This review describes the multiple utilization of perennial grasses as resilient crops for a multifunctional agriculture. Beyond its role of producing food, feed and fiber, the concept of multifunctional agriculture includes many other functions, such as ecosystem services, renewable energy production and a contribution to the socio-economic viability of rural areas. Traditionally used for feed, some perennial grasses—known as perennial energy grasses (e.g., miscanthus—Miscanthus
Greef et Deuter, giant reed—Arundo donax
L., switchgrass—Panicun virgatum
L., reed canary grass—Phalaris arundinacea
L.)—have been recommended as a biomass source for both energy and non-energy applications, and ecosystem services. Perennial grasses are lignocellulosic, low-cost feedstock, able to grow in variable environments including marginal lands.

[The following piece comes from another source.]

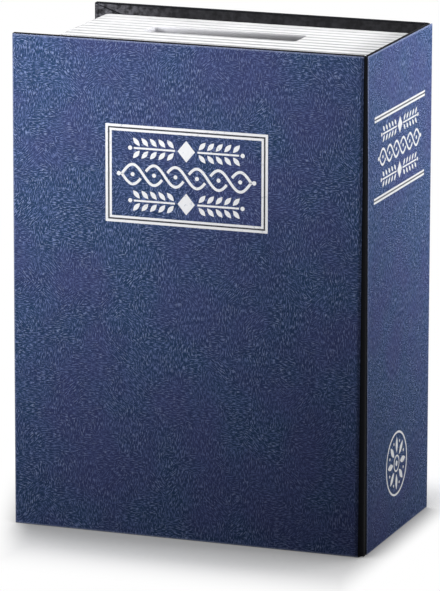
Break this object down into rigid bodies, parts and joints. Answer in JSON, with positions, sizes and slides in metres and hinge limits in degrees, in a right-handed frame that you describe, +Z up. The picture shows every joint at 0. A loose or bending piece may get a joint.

Due to their high yield, resilient traits, biomass composition, energy and environmental sustainability, perennial grasses are a candidate feedstock to foster the bio-based economy and adapt to a changing agriculture. However, perennial grasses for biomass production are largely undomesticated crops, or are at early stages of development. Hence, a great potential for improvements is expected, provided that research on breeding, agronomy, post-harvest logistic and bioconversion is undertaken in order to deliver resilient genotypes growing and performing well across a broad range of environmental conditions, climatic uncertainty, marginal land type and end-use destinations.